Of ladybug wiles, their changing spots
More dangerous than polka dots
She teaches those mousefairy mugs
To track the tricksy ladybugs

With their permanent smiles they raid the land
Over seas and over sand
With Pirate Goat to lead their band
They like to eat their spiders canned

The mouse fairies love to go skinny-dipping
As the waves go slipping slipping
Into sea and into sky
Only the Ladybugs know why

Grandmother Ladybug flies to the moon
And on the way she meets a loon
Bow and arrow in her hand
Soon the loon will dive for land

Grandmother Ladybug gets to the moon
And there she finds the spirit of the loon
Together they live in Cave Zak
And then they decide they will never go back


  1. When I saw the mention of polka-dots, we had (what we consider)a brilliant idea!
    If the Platypuss Gang would consider joining in with the Theme Thursday crowd (which coincidentally did a polka-dot theme just last week), I am sure they would gain an instant audience of delighted (and delightful) new fans.
    Of course The Gang would have to visit some of the TT members and make suitable murmurings in response to the entries, but I'm sure that would be great fun as well!

    This was such a wonderful poem. (We did try to keep up the western drawl, but fell about laughing because Shingles coudln't pull it off without spitting.) We loved the "AND NEVER fly up your nose" line and are very keen to try banana smush.
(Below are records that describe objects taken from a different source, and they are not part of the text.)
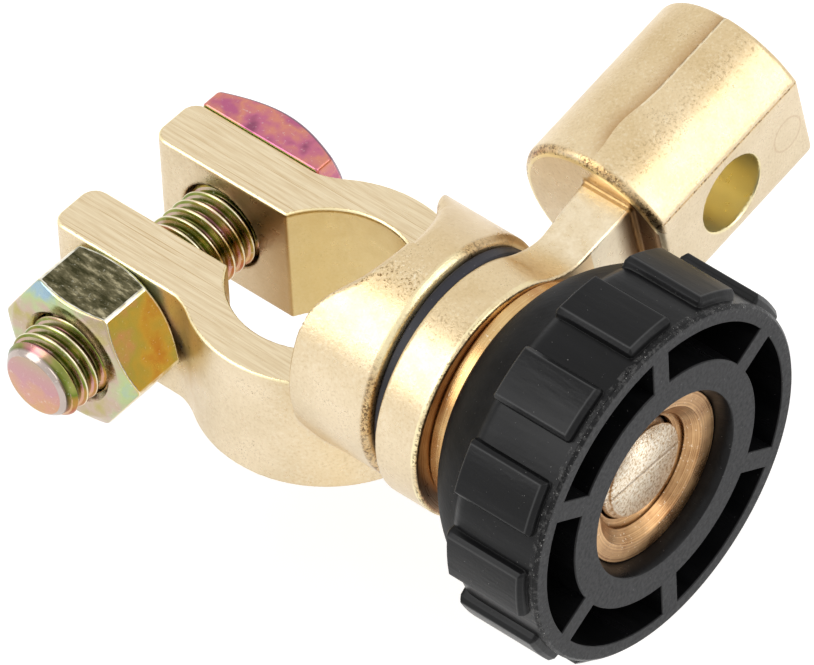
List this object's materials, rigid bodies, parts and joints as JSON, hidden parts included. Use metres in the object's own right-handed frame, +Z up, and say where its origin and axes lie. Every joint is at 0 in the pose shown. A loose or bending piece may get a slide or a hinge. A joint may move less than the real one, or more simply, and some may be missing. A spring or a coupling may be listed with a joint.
{
  "type": "battery terminal disconnect switch",
  "caption": "Quick-disconnect switch for a car battery: a split clamp for the battery's post, an arm with a dummy post for the cable, and a screw knob that joins the two.",
  "frame": {"origin": "centre of the battery-post bore on the clamp's lower face", "axes": "+Z up along the battery's post, +X out along the stud to the knob, +Y along the clamp bolt towards its square head, which is also the side the arm points to"},
  "size_m": [0.0601, 0.0571, 0.0348],
  "materials": {
    "casting": "satin",
    "arm_casting": "satin",
    "stud_metal": "satin",
    "washer_brass": "polished",
    "insert_brass": "satin",
    "bush_plastic": "matte",
    "knob_plastic": "satin",
    "bolt_steel": "zinc plated",
    "nut_steel": "zinc plated"
  },
  "bodies": {
    "clamp": {"clamp_body": "casting", "stud": "stud_metal", "insulating_bush": "bush_plastic"},
    "arm": {"terminal_arm": "arm_casting"},
    "washer": {"contact_washer": "washer_brass"},
    "knob": {"knob": "knob_plastic", "knob_insert": "insert_brass"},
    "bolt": {"clamp_bolt": "bolt_steel"},
    "nut": {"clamp_nut": "nut_steel"}
  },
  "joints": [
    {"name": "arm_swivel", "type": "hinge", "parent": "clamp", "child": "arm", "pos_m": [0, 0, 0.0125], "axis": [1, 0, 0], "continuous": true},
    {"name": "knob_travel", "type": "slide", "parent": "clamp", "child": "washer", "axis": [1, 0, 0], "range_m": [0, 0.0046]},
    {"name": "knob_turn", "type": "hinge", "parent": "washer", "child": "knob", "pos_m": [0, 0, 0.0125], "axis": [1, 0, 0], "range_deg": [0, 1080]},
    {"name": "bolt_travel", "type": "slide", "parent": "clamp", "child": "bolt", "axis": [0, 1, 0], "range_m": [0, 0.0038]},
    {"name": "nut_turn", "type": "hinge", "parent": "clamp", "child": "nut", "pos_m": [-0.01495, 0, 0.00625], "axis": [0, -1, 0], "range_deg": [0, 1080]}
  ],
  "couplings": [
    {"joint": "knob_travel", "follows": "knob_turn", "m_per_rad": 0.00023873},
    {"joint": "bolt_travel", "follows": "nut_turn", "m_per_rad": 0.00019894}
  ]
}
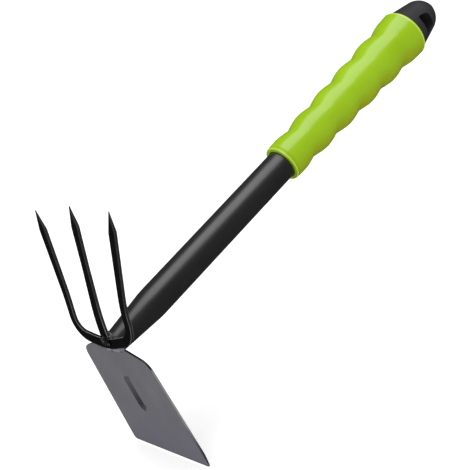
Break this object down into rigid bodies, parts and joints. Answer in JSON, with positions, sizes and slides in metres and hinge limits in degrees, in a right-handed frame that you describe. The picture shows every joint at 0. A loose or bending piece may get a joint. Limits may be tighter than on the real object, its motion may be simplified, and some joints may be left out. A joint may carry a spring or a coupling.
{
  "type": "double hoe",
  "caption": "Short-handled hand tool with a flat hoe blade and a three-tined fork on one steel shaft, and a ribbed grip with a hanging hole.",
  "frame": {"origin": "middle of the hanging hole, on the axis of the shaft", "axes": "+X along the shaft from the head to the hanging end, +Z the way the tines point, +Y across the head"},
  "size_m": [0.3415, 0.0829, 0.1597],
  "materials": {
    "shaft_paint": "satin dark grey paint",
    "blade_paint": "smooth grey paint",
    "tine_paint": "near black paint",
    "weld_paint": "painted weld bead",
    "core_plastic": "moulded charcoal plastic",
    "sleeve_rubber": "soft lime green elastomer"
  },
  "bodies": {
    "root": {"shaft_tube": "shaft_paint", "hoe_blade": "blade_paint", "outer_tines": "tine_paint", "middle_tine": "tine_paint", "middle_tine_weld": "weld_paint", "blade_weld": "weld_paint", "shaft_weld": "weld_paint", "handle_core": "core_plastic", "grip_sleeve": "sleeve_rubber"}
  },
  "joints": []
}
Poetikat is once more inspired to have a crack at something that truly rhymes (she's gotten away from that for some reason).

    Best (as ever),

    P and the H-Gang

    P.S. P once wrote a lament about fiddleheads (back in the day).

  2. Dear Poetikat,
    that is indeed a brilliant idea! I have been wanting to find a way to make reading blogs more a part of my life - I know John enjoys this! - I am so slow to change - but I am committed. This does sound like a great way to get involved. So thanks for writing with this idea and I have asked John to help me understand how Theme Thursday works.

    I'm also happy that you're back visiting P-in-B, and even happier that you are considering sailing back out into the seas of rhymed poetry. I really liked imagining Shingles reading the Lament out loud (by the way, John's favorite line in the poem was the same as yours!)

    I would very much enjoy reading your lament about fiddleheads - any chance?

  3. Oh, I do look forward to your participation in Theme Thursday! That's wonderful!

    Here's a link to the Lament of the Fiddleheads:

    I wrote it when I was just getting into poetry again after many years' neglect.

  4. Okay,this is a fabulous poem that easily takes its place among the very best adventure poems about ladybugs and mousefairies. It deserves a bigger audience and I am ashamed not to have done more to introduce to the world the brilliance of this blog. On the other hand, mousefairies are fiercely private and would take the greatest offence if worshippers and mere sightseerers began crowding their shore. To say nothing of the danger to the foolish humans from the ladybugs. The mousefairies would feel forced to save ignorant admirers from the many crafty traps of the ladybugs. But really, they have more important things to do. Swimming and climbing trees, for example.